### [Task statement]
Return only the lines from the top of the material through the line marked by "and rolling bands.", unaltered.

==============================

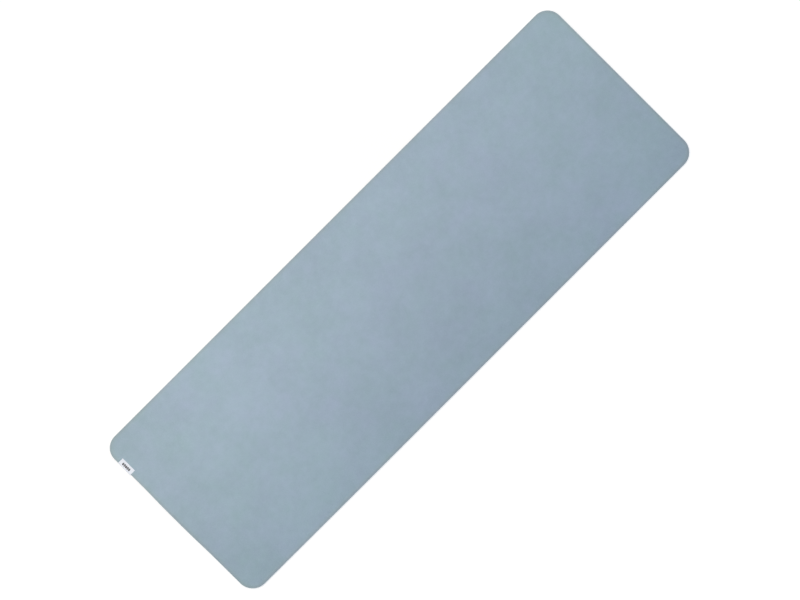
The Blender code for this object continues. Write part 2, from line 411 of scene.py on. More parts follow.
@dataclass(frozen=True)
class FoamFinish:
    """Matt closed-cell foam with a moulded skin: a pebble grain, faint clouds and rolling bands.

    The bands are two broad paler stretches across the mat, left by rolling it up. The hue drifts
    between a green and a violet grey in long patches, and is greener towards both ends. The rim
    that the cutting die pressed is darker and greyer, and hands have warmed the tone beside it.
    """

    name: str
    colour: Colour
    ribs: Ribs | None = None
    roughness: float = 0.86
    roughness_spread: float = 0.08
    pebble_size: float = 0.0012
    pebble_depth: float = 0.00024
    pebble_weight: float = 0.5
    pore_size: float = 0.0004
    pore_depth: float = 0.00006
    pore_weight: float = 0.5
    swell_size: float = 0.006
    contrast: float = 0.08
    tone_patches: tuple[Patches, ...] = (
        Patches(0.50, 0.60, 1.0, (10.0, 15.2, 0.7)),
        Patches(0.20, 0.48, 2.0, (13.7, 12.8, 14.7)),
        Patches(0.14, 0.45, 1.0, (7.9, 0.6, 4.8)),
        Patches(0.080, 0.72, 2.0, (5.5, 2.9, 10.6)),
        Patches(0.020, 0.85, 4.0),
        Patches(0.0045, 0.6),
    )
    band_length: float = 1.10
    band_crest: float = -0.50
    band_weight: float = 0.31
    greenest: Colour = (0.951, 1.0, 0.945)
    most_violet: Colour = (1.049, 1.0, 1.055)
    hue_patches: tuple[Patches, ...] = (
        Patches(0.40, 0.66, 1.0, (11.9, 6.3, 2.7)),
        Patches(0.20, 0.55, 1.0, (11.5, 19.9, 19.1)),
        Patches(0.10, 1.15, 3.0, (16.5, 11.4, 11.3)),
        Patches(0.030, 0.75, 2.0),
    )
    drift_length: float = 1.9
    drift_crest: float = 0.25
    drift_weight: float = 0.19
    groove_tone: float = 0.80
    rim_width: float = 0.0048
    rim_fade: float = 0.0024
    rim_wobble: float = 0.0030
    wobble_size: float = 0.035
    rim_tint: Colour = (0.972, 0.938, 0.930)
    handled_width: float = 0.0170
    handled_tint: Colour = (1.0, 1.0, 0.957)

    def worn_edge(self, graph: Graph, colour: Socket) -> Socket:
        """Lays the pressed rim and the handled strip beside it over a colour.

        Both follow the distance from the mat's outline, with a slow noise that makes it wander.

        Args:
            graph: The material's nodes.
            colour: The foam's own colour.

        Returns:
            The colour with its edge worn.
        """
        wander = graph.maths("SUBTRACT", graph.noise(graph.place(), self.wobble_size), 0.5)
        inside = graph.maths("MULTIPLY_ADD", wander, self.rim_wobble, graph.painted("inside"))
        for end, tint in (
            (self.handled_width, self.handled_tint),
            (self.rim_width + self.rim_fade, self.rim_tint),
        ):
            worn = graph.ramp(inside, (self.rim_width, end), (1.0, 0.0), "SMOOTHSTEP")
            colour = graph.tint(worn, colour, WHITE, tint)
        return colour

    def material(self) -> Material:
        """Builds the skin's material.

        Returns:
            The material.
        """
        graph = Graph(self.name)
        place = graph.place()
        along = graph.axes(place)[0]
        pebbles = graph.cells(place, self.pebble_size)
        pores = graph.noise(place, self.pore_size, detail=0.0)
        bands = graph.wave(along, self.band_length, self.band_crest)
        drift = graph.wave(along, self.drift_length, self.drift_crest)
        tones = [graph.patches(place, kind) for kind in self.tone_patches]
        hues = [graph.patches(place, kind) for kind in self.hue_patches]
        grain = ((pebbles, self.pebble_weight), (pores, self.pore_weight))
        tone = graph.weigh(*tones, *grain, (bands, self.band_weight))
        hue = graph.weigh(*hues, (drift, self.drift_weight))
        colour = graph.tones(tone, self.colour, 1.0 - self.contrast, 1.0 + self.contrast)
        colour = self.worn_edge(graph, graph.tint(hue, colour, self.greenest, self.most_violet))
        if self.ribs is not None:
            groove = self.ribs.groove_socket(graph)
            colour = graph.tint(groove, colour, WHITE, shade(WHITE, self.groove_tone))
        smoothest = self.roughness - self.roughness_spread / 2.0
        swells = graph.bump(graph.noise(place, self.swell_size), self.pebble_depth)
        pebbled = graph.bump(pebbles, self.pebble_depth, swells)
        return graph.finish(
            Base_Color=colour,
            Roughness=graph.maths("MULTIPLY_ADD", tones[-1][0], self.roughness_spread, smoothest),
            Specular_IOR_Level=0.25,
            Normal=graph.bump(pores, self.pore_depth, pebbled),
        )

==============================

### [Reply to the exercise]
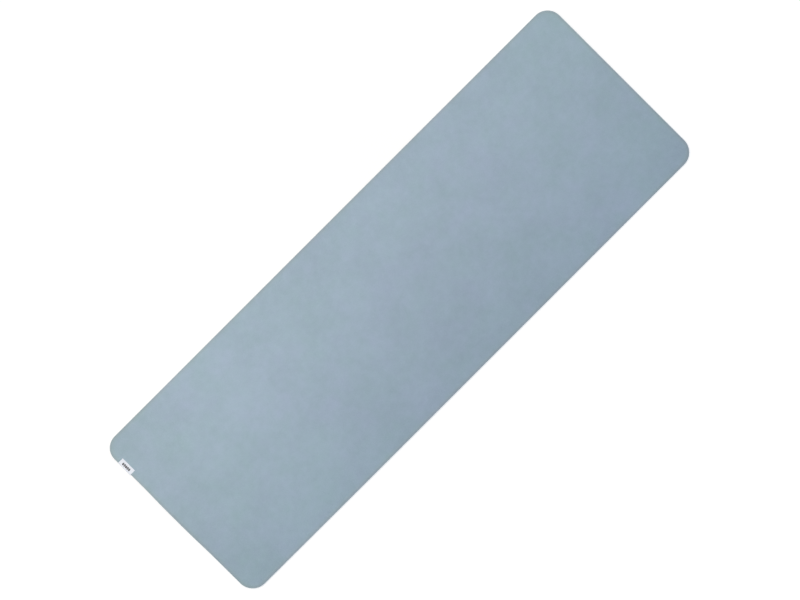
The Blender code for this object continues. Write part 2, from line 411 of scene.py on. More parts follow.
@dataclass(frozen=True)
class FoamFinish:
    """Matt closed-cell foam with a moulded skin: a pebble grain, faint clouds and rolling bands.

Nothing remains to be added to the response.